In the end, Mr. Satz told jurors that prosecutors had proved beyond a reasonable doubt seven aggravating factors out of 16 that, according to Florida law, justify the death penalty. These factors outweigh the mitigating circumstances presented by the defense about Mr. Cruz’s childhood, mental health and upbringing, he added. Aggravating factors include that the murders were especially heinous, atrocious or cruel and that they were committed in a cold, calculated and premeditated manner; the death penalty is justified under Florida law if at least one of them is met.

Mr. Satz recited from memory one of the videos that Mr. Cruz had recorded on his cellphone ahead of the shooting, describing his plans. The prosecutor noted how the defendant’s backpack had swastikas and a racial slur scrawled on it, as well as how he had tortured animals, posted misogynistic comments online and written that he wanted kill “a ton of people and children.”

“It is said that what one writes and says is a window into their soul,” Mr. Satz said.

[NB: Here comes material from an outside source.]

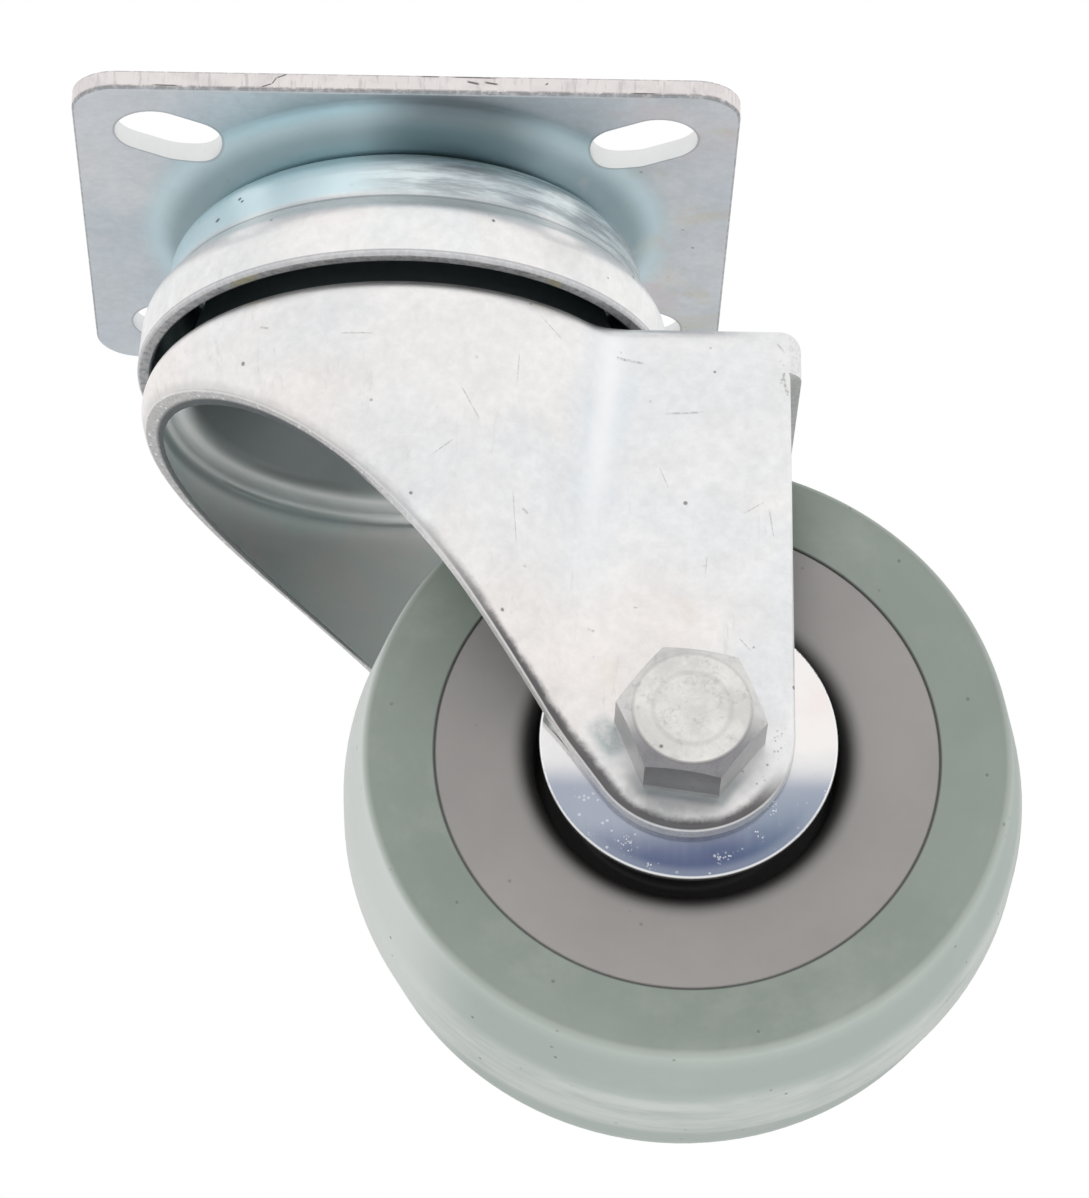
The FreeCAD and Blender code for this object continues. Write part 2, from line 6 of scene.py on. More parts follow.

He had the jury rewatch surveillance footage of Mr. Cruz shooting each of his victims, reminding them that Mr. Cruz had shot 139 rounds and killed 14 children and three adults. In some cases, the defendant returned to injured victims to kill them. He shot some of them up close, including a 14-year-old girl shot in the chest and abdomen.

“They all knew what was going on, what was going to happen,” Mr. Satz said.